Supplied data start

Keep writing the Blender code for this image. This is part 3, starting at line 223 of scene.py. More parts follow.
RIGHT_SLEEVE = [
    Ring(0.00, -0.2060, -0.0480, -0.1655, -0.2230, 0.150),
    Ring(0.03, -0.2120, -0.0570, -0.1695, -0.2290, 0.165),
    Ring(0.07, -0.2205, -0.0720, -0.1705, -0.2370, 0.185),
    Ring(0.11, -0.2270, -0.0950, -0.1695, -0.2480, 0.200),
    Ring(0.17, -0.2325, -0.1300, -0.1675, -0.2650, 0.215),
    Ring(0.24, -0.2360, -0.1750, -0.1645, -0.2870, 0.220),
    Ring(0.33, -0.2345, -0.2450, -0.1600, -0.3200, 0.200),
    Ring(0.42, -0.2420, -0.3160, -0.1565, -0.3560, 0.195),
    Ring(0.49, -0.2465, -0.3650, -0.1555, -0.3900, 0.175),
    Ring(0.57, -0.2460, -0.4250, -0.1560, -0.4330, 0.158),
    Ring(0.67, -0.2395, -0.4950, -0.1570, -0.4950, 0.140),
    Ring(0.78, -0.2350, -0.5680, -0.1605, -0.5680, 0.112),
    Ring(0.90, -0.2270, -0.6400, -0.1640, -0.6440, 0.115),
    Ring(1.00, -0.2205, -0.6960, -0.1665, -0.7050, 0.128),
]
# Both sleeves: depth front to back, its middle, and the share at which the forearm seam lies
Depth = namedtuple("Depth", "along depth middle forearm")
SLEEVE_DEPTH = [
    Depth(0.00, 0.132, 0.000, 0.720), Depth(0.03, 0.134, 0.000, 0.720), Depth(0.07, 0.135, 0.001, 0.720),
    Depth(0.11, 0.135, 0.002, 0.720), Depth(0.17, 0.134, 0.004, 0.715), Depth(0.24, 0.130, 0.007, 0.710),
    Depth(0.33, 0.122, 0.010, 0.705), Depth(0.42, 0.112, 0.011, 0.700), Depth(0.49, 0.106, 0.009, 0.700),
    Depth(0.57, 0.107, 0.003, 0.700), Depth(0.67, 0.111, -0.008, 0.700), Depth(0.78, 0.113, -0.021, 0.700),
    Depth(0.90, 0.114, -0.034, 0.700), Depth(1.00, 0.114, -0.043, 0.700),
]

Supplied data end

__What this task involves__. Reproduce the data shown above exactly.

__Final result__.
Keep writing the Blender code for this image. This is part 3, starting at line 223 of scene.py. More parts follow.
RIGHT_SLEEVE = [
    Ring(0.00, -0.2060, -0.0480, -0.1655, -0.2230, 0.150),
    Ring(0.03, -0.2120, -0.0570, -0.1695, -0.2290, 0.165),
    Ring(0.07, -0.2205, -0.0720, -0.1705, -0.2370, 0.185),
    Ring(0.11, -0.2270, -0.0950, -0.1695, -0.2480, 0.200),
    Ring(0.17, -0.2325, -0.1300, -0.1675, -0.2650, 0.215),
    Ring(0.24, -0.2360, -0.1750, -0.1645, -0.2870, 0.220),
    Ring(0.33, -0.2345, -0.2450, -0.1600, -0.3200, 0.200),
    Ring(0.42, -0.2420, -0.3160, -0.1565, -0.3560, 0.195),
    Ring(0.49, -0.2465, -0.3650, -0.1555, -0.3900, 0.175),
    Ring(0.57, -0.2460, -0.4250, -0.1560, -0.4330, 0.158),
    Ring(0.67, -0.2395, -0.4950, -0.1570, -0.4950, 0.140),
    Ring(0.78, -0.2350, -0.5680, -0.1605, -0.5680, 0.112),
    Ring(0.90, -0.2270, -0.6400, -0.1640, -0.6440, 0.115),
    Ring(1.00, -0.2205, -0.6960, -0.1665, -0.7050, 0.128),
]
# Both sleeves: depth front to back, its middle, and the share at which the forearm seam lies
Depth = namedtuple("Depth", "along depth middle forearm")
SLEEVE_DEPTH = [
    Depth(0.00, 0.132, 0.000, 0.720), Depth(0.03, 0.134, 0.000, 0.720), Depth(0.07, 0.135, 0.001, 0.720),
    Depth(0.11, 0.135, 0.002, 0.720), Depth(0.17, 0.134, 0.004, 0.715), Depth(0.24, 0.130, 0.007, 0.710),
    Depth(0.33, 0.122, 0.010, 0.705), Depth(0.42, 0.112, 0.011, 0.700), Depth(0.49, 0.106, 0.009, 0.700),
    Depth(0.57, 0.107, 0.003, 0.700), Depth(0.67, 0.111, -0.008, 0.700), Depth(0.78, 0.113, -0.021, 0.700),
    Depth(0.90, 0.114, -0.034, 0.700), Depth(1.00, 0.114, -0.043, 0.700),
]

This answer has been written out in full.